Why is that? Because those can be easily verified. They’re clear, objective, and open to the public. There’s no uncertainty, no controversy—a complete lack of drama. For budding tyrants, they’re useless.
Good mush words, on the other hand, point to things that are impossible to quantify, measure, see, hear, know objectively, or disprove. While nearly everyone can easily verify six fingers or measure height, no one can conclusively “see” that you’re “racist” or harbor “hate” in your heart.
These can be argued about, of course. But arguing requires effort, which creates opportunity. As Bertrand Russell said, “The most savage controversies are those matters as to which there is no good evidence either way.”
Since there’s no objective, public, scientific way to verify mush word accusations one way or another, these areas are beyond the reach of fair-minded, reasonable people. This sets the stage for a confidence game, which allows anyone to bluff their way in. Whoever can pretend to have certainty on the matter wins.
If you can pretend to be certain of something ultimately unknowable, chances are the other person won’t be certain precisely because it is unknowable. It isn’t hard. Just pretend to be psychic and act confident about it. If the other person even seems less confident, the battle is essentially won.
The trick is to weaponize uncertainty.
If it’s done properly, it creates a heads-I-win, tails-you-lose, house-always-wins scenario. If anyone gets close to clarifying things, the mush word changes definitions, escapes into vagueness, and the game can continue.
The best mush words are so slippery they can be applied to practically anything. Math, for example, could be described as racist—or pancake syrup, coffee, golf, sleep, grades, “assault weapons,” or wanting honest elections. It’s the mark of a great mush word: anything and anyone can become “wrong.” To some, this might make the word meaningless. But with proper salesmanship and coercion, it becomes all-powerful.
But that requires the second ingredient.
Accusation (#2) makes mush words truly lethal.
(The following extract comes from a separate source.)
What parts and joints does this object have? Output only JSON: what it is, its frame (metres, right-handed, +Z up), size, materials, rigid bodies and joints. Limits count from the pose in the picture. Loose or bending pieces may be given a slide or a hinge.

Publicly blaming someone for doing something “wrong” is powerful because we all want to be “right.” (Even the rebellious and humble—both of whom describe themselves as wrong—do that because they think it’s “right” in a bigger sense). The ethical framework involved might be real or imaginary. It doesn’t matter, so long as the target believes it.
Use a mush word to accuse anyone of doing something “wrong,” and they’ll panic and scramble around like terrified children, trying desperately to prove that they aren’t whatever you accuse them of being. They’ll fail, of course—which means they’ve fallen right into your trap.
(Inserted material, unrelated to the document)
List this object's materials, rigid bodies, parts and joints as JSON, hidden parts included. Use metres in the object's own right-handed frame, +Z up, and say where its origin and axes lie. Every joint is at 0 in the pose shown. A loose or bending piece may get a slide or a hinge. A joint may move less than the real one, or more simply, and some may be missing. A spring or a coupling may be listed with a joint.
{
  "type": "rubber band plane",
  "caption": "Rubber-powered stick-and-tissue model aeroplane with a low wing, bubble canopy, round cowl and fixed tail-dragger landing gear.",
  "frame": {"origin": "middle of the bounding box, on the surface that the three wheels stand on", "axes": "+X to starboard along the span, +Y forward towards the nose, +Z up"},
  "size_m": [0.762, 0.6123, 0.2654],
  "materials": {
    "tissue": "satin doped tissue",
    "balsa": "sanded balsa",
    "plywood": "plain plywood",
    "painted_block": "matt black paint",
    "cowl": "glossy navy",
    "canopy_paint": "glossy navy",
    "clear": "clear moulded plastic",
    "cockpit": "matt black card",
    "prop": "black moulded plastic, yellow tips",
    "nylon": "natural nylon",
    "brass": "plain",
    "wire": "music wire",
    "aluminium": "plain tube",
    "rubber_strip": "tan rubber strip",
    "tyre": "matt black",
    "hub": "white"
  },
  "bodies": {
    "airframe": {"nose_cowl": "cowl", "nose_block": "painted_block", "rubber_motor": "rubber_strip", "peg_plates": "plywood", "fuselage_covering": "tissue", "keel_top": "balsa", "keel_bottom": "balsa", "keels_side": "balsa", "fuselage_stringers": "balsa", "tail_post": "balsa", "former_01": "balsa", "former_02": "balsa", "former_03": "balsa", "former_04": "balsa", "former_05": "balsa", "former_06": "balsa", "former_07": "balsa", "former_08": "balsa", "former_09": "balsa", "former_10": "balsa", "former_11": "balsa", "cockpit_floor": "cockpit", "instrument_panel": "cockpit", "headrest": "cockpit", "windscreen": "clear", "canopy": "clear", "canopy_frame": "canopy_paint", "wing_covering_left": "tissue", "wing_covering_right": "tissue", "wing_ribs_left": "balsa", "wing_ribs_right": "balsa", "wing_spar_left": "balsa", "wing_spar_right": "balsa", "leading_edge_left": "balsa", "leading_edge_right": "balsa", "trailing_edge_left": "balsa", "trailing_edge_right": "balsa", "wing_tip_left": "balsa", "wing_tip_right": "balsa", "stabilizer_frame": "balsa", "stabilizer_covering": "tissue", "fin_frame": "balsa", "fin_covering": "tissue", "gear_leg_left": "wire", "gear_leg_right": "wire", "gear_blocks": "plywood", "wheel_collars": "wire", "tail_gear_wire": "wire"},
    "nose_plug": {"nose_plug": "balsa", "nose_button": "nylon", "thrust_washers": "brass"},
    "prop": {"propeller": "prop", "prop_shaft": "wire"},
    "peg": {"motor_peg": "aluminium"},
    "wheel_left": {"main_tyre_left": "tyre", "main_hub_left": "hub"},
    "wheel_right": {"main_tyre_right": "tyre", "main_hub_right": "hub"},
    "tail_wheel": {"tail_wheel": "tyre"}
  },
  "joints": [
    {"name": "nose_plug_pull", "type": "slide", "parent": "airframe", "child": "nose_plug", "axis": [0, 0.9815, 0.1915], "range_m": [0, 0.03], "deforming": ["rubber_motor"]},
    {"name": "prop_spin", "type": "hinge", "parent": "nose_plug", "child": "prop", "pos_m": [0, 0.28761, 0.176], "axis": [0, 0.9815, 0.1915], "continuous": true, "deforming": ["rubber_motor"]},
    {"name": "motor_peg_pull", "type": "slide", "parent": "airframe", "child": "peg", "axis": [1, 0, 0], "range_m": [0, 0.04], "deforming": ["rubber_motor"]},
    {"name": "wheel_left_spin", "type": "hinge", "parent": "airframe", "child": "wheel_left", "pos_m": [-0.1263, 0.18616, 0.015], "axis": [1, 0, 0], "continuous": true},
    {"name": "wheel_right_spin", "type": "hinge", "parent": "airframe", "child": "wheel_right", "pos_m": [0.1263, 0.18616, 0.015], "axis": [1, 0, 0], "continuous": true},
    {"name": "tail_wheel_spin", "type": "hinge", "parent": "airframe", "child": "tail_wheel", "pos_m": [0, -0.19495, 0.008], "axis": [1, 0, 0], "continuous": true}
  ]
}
Take, for example, accusing someone of being “racist” (or whatever-aphobic, hateful, etc.) They’ll likely—and desperately—start naming dear friends and family members of different races. Whatever they do, you can laugh at them and mention how ridiculous—and racist—they look, even in their attempts to deny it. The more they try to escape your spell, the more they’ll often find themselves enmeshed. Informally, they’re guilty until proven innocent unless they can definitively clear their name—which is usually difficult, if not impossible because the burden of proof is on them.
It’s all-powerfully effective and often hilarious to watch.
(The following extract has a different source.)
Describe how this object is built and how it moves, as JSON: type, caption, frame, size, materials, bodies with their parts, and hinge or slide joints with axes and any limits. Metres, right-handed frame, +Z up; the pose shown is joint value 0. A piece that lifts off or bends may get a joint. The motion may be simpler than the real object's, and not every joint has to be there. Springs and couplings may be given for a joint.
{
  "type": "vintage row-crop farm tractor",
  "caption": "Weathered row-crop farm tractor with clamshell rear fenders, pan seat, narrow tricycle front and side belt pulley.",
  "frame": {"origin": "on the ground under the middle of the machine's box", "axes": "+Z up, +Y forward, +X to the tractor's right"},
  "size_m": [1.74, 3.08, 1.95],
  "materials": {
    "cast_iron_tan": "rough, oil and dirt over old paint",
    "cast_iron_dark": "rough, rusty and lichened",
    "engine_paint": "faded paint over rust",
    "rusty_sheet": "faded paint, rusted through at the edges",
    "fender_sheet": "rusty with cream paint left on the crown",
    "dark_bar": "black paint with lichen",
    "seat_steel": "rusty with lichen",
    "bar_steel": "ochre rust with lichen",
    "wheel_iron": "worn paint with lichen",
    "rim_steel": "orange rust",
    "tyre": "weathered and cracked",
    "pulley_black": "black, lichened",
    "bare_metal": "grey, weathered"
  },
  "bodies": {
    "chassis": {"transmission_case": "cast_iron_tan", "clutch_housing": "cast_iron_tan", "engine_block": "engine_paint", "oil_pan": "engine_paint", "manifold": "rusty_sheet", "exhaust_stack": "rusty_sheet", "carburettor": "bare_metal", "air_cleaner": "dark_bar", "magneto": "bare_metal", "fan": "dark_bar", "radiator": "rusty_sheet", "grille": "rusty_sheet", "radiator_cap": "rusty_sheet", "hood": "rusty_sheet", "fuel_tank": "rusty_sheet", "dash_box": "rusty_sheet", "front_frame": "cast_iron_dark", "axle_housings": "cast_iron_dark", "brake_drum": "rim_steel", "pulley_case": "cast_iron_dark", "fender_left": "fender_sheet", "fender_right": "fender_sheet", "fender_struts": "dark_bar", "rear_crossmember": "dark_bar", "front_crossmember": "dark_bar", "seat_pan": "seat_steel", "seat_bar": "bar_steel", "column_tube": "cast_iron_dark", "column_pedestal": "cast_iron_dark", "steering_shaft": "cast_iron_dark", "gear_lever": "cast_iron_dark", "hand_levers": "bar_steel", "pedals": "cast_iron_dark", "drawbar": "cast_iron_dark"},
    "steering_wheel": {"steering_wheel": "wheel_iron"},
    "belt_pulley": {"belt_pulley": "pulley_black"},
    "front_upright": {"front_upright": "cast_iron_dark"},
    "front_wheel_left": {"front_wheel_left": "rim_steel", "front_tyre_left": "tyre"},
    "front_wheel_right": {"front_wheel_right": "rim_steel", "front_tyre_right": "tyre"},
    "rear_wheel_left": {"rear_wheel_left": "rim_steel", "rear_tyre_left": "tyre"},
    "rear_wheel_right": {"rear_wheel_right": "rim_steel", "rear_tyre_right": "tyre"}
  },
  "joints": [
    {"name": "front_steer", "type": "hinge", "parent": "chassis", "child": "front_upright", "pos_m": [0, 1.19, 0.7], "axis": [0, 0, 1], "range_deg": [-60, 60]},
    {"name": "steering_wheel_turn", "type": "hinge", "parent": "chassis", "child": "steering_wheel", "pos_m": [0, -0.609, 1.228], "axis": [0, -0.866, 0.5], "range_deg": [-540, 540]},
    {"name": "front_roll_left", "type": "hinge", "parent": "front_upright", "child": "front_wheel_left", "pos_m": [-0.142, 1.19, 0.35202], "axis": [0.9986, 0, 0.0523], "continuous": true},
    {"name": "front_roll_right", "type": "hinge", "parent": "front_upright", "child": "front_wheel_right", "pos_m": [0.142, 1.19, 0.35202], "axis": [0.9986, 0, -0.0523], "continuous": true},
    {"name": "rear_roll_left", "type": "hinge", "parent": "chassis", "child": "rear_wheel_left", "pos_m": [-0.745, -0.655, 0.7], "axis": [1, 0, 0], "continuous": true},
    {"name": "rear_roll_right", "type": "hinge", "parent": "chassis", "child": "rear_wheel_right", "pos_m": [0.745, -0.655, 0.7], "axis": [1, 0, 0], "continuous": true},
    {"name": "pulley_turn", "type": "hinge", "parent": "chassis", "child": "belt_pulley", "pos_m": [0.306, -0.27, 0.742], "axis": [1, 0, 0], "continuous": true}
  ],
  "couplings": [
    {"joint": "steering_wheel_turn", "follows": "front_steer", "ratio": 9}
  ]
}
But is that person actually racist? That brings us right back to slippery definitions (“What is a “racist”?) More importantly, it’s irrelevant. The aim isn’t to discern truth but to eliminate political enemies, create an outlet for real hatred, or cow people into submission.
Once a person has been accused and is squirming, offer a way out. People will often do anything to “prove” that they aren’t whatever you accuse them of being. So, you can point them in any direction, such as telling them to donate money to your pet organization, make public declarations, join a cause, etc. To the degree that your ploy has been effective, you own them, and can point them wherever you want.
Why does this work?
Deep down, many of us carry around a secret sense of guilt or shame, as if we’ve done something wrong in the past (even if we aren’t clear what that was, exactly). That guilt can come to the surface and get activated quite easily. Tyrants exploit this. Those who constantly accuse others of racism have essentially rediscovered “sin” (something Judeo-Christianity and other religions described thousands of years ago, now dressed up to look secular and therefore socially acceptable).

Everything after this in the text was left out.